>> BEGIN

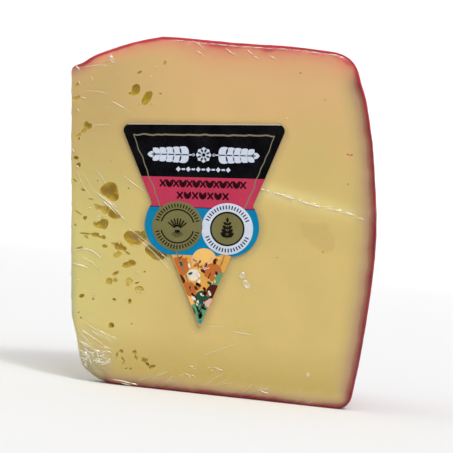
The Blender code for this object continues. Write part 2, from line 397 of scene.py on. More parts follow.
FLATTENED = 0.72                         # how much of an eye's depth pressing has left


def front_eye(across, up, wide, tall, tilt, deep, seed):
    place = on_cut(across, up)
    size = (wide / 2 * MM, deep * FLATTENED * MM, tall / 2 * MM)
    return eye_ball(place, size, (0, math.radians(tilt), 0), seed)


def thrown_eyes(dice):
    """Smaller eyes, thrown inside each zone."""
    balls = []
    for count, (left, low, right, top), widest in EYE_ZONES:
        for number in range(count):
            across, up = dice.uniform(left, right), dice.uniform(low, top)
            wide = dice.uniform(0.35, widest)
            tall = wide * dice.uniform(0.4, 1.2)
            deep = 0.35 + 0.4 * wide
            balls.append(front_eye(across, up, wide, tall, dice.uniform(-50, 50), deep, number))
    return balls


def hidden_eyes(dice):
    """The hidden cut's own eyes: the same kinds and sizes, thrown towards its thin end."""
    level = Vector((math.cos(WEDGE_ANGLE), math.sin(WEDGE_ANGLE), 0))
    balls = []
    for number in range(34):
        up = dice.uniform(12, 86) * MM
        out = (4.5 + 30 * dice.random() ** 1.6) * MM
        start = foot + lean * (up / lean.z) + level * out
        place = wedge_skin.ray_cast(start + cut_normal * 30 * MM, -cut_normal)[0]
        if place is None:
            continue
        wide = dice.choice((0.7, 1.1, 1.6, 2.4, 3.6, 4.6)) * dice.uniform(0.8, 1.2) / 2
        size = (wide * MM, wide * dice.uniform(0.5, 1.0) * MM, wide * dice.uniform(0.5, 1.1) * MM)
        turn = (0, dice.uniform(-0.7, 0.7), WEDGE_ANGLE)
        balls.append(eye_ball(place, size, turn, number))
    return balls


dice = random.Random(11)
balls = []
for number, eye in enumerate(LARGE_EYES + SMALL_EYES):
    balls.append(front_eye(*eye, number))
balls += thrown_eyes(dice)
balls += hidden_eyes(dice)
choose(*balls)
bpy.ops.object.join()
eye_cutter = bpy.context.object
print(len(balls), "eyes in the cutter")

# %% Take the eyes out of the paste
modify(paste, "BOOLEAN", object=eye_cutter, operation="DIFFERENCE", solver="EXACT", use_self=True)
bpy.data.objects.remove(eye_cutter)
report(paste)

# %% [markdown]
# ## What the paste's colour needs to know
# Red dye creeps from the wax into the paste and fades over a few millimetres: pink under the
# top, browner along the rim and the bottom. The paste is coloured deeper and more golden down
# in an eye, partly as painted shade, greyer along the thin end's edge as painted shade and film
# reflection, and darker right beside the label, which keeps the light out, with a broader
# painted shade to the label's right and a painted highlight along the film's seam. All of this
# follows the shape, so each point keeps the distances that it depends on.
# %% Store the distances
def nearest_heights(tree, rows):
    """How high up the tree's nearest place is, in millimetres, for each point."""
    return np.array([tree.find_nearest(Vector(row))[0].z for row in rows]) / MM


def inside_patch(rows, places):
    """Whether each point of the shown cut lies inside the outline of (across, up) places."""
    across, up = rows[:, 0] / MM, rows[:, 2] / MM
    inside = np.zeros(len(rows), bool)
    for (x1, z1), (x2, z2) in zip(places, places[1:] + places[:1]):
        crosses = (z1 > up) != (z2 > up)
        inside ^= crosses & (across < (x2 - x1) * (up - z1) / (z2 - z1 + 1e-9) + x1)
    return inside & (rows[:, 1] < FACE + 1 * MM)


WET_PATCH = ((23.5, 52.5), (25.0, 49.0), (28.0, 46.5), (32.0, 44.5), (34.5, 45.5), (34.5, 49.0),
             (31.5, 53.0))               # where the film has stuck to damp paste
SEAM_FROM, SEAM_TO = Vector((10.5, 61.0)), Vector((45.0, 55.0))     # the film's stuck-down end

rows = points_of(paste)
store(paste, "from_wax", gaps(wax_skin, rows))
wax_heights = nearest_heights(wax_skin, rows)
leaning = np.maximum(rows[:, 0], 0) / MM * 0.2   # the rim's wax starts lower, past the shoulder
store(paste, "wax_on_top", np.clip((wax_heights - leaning - 87) / 7, 0, 1))
store(paste, "wax_below", np.clip((5 - wax_heights) / 4, 0, 1))
eye_depth = gaps(wedge_skin, rows)
store(paste, "eye_depth", eye_depth)
label_skin = tree_of(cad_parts["label"])
store(paste, "from_label", gaps(label_skin, rows))
thin_end_inward = -(rows - np.array(thin_end_low)) @ np.array(outwards)
store(paste, "from_thin_end", thin_end_inward / MM)
store(paste, "wet", inside_patch(rows, WET_PATCH))
# painted shade: a broad darker olive patch to the right of the label
beside = ((rows[:, 0] / MM - 26) / 7) ** 2 + ((rows[:, 2] / MM - 70) / 11) ** 2
store(paste, "shade_right_of_label", np.exp(-beside))
# painted highlight: the paste is coloured paler along the film's seam, for the film's sheen there
seam_way = (SEAM_TO - SEAM_FROM).normalized()
off_seam = ((rows[:, 2] / MM - SEAM_FROM.y) * seam_way.x
            - (rows[:, 0] / MM - SEAM_FROM.x) * seam_way.y)
seam_sheen = np.exp(-((off_seam - 0.4) / 2.4) ** 2) * (rows[:, 1] < 0)
seam_sheen *= np.clip((rows[:, 0] / MM - SEAM_FROM.x + 2) / 4, 0, 1)
store(paste, "seam_sheen", seam_sheen * np.clip((46 - rows[:, 0] / MM) / 14, 0, 1))
print("deepest eye, mm:", round(float(eye_depth.max()), 2))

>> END

Recite the full listing above exactly.

CORRECT RESPONSE:
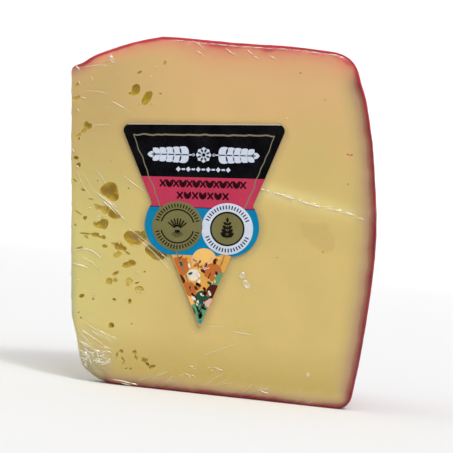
The Blender code for this object continues. Write part 2, from line 397 of scene.py on. More parts follow.
FLATTENED = 0.72                         # how much of an eye's depth pressing has left


def front_eye(across, up, wide, tall, tilt, deep, seed):
    place = on_cut(across, up)
    size = (wide / 2 * MM, deep * FLATTENED * MM, tall / 2 * MM)
    return eye_ball(place, size, (0, math.radians(tilt), 0), seed)


def thrown_eyes(dice):
    """Smaller eyes, thrown inside each zone."""
    balls = []
    for count, (left, low, right, top), widest in EYE_ZONES:
        for number in range(count):
            across, up = dice.uniform(left, right), dice.uniform(low, top)
            wide = dice.uniform(0.35, widest)
            tall = wide * dice.uniform(0.4, 1.2)
            deep = 0.35 + 0.4 * wide
            balls.append(front_eye(across, up, wide, tall, dice.uniform(-50, 50), deep, number))
    return balls


def hidden_eyes(dice):
    """The hidden cut's own eyes: the same kinds and sizes, thrown towards its thin end."""
    level = Vector((math.cos(WEDGE_ANGLE), math.sin(WEDGE_ANGLE), 0))
    balls = []
    for number in range(34):
        up = dice.uniform(12, 86) * MM
        out = (4.5 + 30 * dice.random() ** 1.6) * MM
        start = foot + lean * (up / lean.z) + level * out
        place = wedge_skin.ray_cast(start + cut_normal * 30 * MM, -cut_normal)[0]
        if place is None:
            continue
        wide = dice.choice((0.7, 1.1, 1.6, 2.4, 3.6, 4.6)) * dice.uniform(0.8, 1.2) / 2
        size = (wide * MM, wide * dice.uniform(0.5, 1.0) * MM, wide * dice.uniform(0.5, 1.1) * MM)
        turn = (0, dice.uniform(-0.7, 0.7), WEDGE_ANGLE)
        balls.append(eye_ball(place, size, turn, number))
    return balls


dice = random.Random(11)
balls = []
for number, eye in enumerate(LARGE_EYES + SMALL_EYES):
    balls.append(front_eye(*eye, number))
balls += thrown_eyes(dice)
balls += hidden_eyes(dice)
choose(*balls)
bpy.ops.object.join()
eye_cutter = bpy.context.object
print(len(balls), "eyes in the cutter")

# %% Take the eyes out of the paste
modify(paste, "BOOLEAN", object=eye_cutter, operation="DIFFERENCE", solver="EXACT", use_self=True)
bpy.data.objects.remove(eye_cutter)
report(paste)

# %% [markdown]
# ## What the paste's colour needs to know
# Red dye creeps from the wax into the paste and fades over a few millimetres: pink under the
# top, browner along the rim and the bottom. The paste is coloured deeper and more golden down
# in an eye, partly as painted shade, greyer along the thin end's edge as painted shade and film
# reflection, and darker right beside the label, which keeps the light out, with a broader
# painted shade to the label's right and a painted highlight along the film's seam. All of this
# follows the shape, so each point keeps the distances that it depends on.
# %% Store the distances
def nearest_heights(tree, rows):
    """How high up the tree's nearest place is, in millimetres, for each point."""
    return np.array([tree.find_nearest(Vector(row))[0].z for row in rows]) / MM


def inside_patch(rows, places):
    """Whether each point of the shown cut lies inside the outline of (across, up) places."""
    across, up = rows[:, 0] / MM, rows[:, 2] / MM
    inside = np.zeros(len(rows), bool)
    for (x1, z1), (x2, z2) in zip(places, places[1:] + places[:1]):
        crosses = (z1 > up) != (z2 > up)
        inside ^= crosses & (across < (x2 - x1) * (up - z1) / (z2 - z1 + 1e-9) + x1)
    return inside & (rows[:, 1] < FACE + 1 * MM)


WET_PATCH = ((23.5, 52.5), (25.0, 49.0), (28.0, 46.5), (32.0, 44.5), (34.5, 45.5), (34.5, 49.0),
             (31.5, 53.0))               # where the film has stuck to damp paste
SEAM_FROM, SEAM_TO = Vector((10.5, 61.0)), Vector((45.0, 55.0))     # the film's stuck-down end

rows = points_of(paste)
store(paste, "from_wax", gaps(wax_skin, rows))
wax_heights = nearest_heights(wax_skin, rows)
leaning = np.maximum(rows[:, 0], 0) / MM * 0.2   # the rim's wax starts lower, past the shoulder
store(paste, "wax_on_top", np.clip((wax_heights - leaning - 87) / 7, 0, 1))
store(paste, "wax_below", np.clip((5 - wax_heights) / 4, 0, 1))
eye_depth = gaps(wedge_skin, rows)
store(paste, "eye_depth", eye_depth)
label_skin = tree_of(cad_parts["label"])
store(paste, "from_label", gaps(label_skin, rows))
thin_end_inward = -(rows - np.array(thin_end_low)) @ np.array(outwards)
store(paste, "from_thin_end", thin_end_inward / MM)
store(paste, "wet", inside_patch(rows, WET_PATCH))
# painted shade: a broad darker olive patch to the right of the label
beside = ((rows[:, 0] / MM - 26) / 7) ** 2 + ((rows[:, 2] / MM - 70) / 11) ** 2
store(paste, "shade_right_of_label", np.exp(-beside))
# painted highlight: the paste is coloured paler along the film's seam, for the film's sheen there
seam_way = (SEAM_TO - SEAM_FROM).normalized()
off_seam = ((rows[:, 2] / MM - SEAM_FROM.y) * seam_way.x
            - (rows[:, 0] / MM - SEAM_FROM.x) * seam_way.y)
seam_sheen = np.exp(-((off_seam - 0.4) / 2.4) ** 2) * (rows[:, 1] < 0)
seam_sheen *= np.clip((rows[:, 0] / MM - SEAM_FROM.x + 2) / 4, 0, 1)
store(paste, "seam_sheen", seam_sheen * np.clip((46 - rows[:, 0] / MM) / 14, 0, 1))
print("deepest eye, mm:", round(float(eye_depth.max()), 2))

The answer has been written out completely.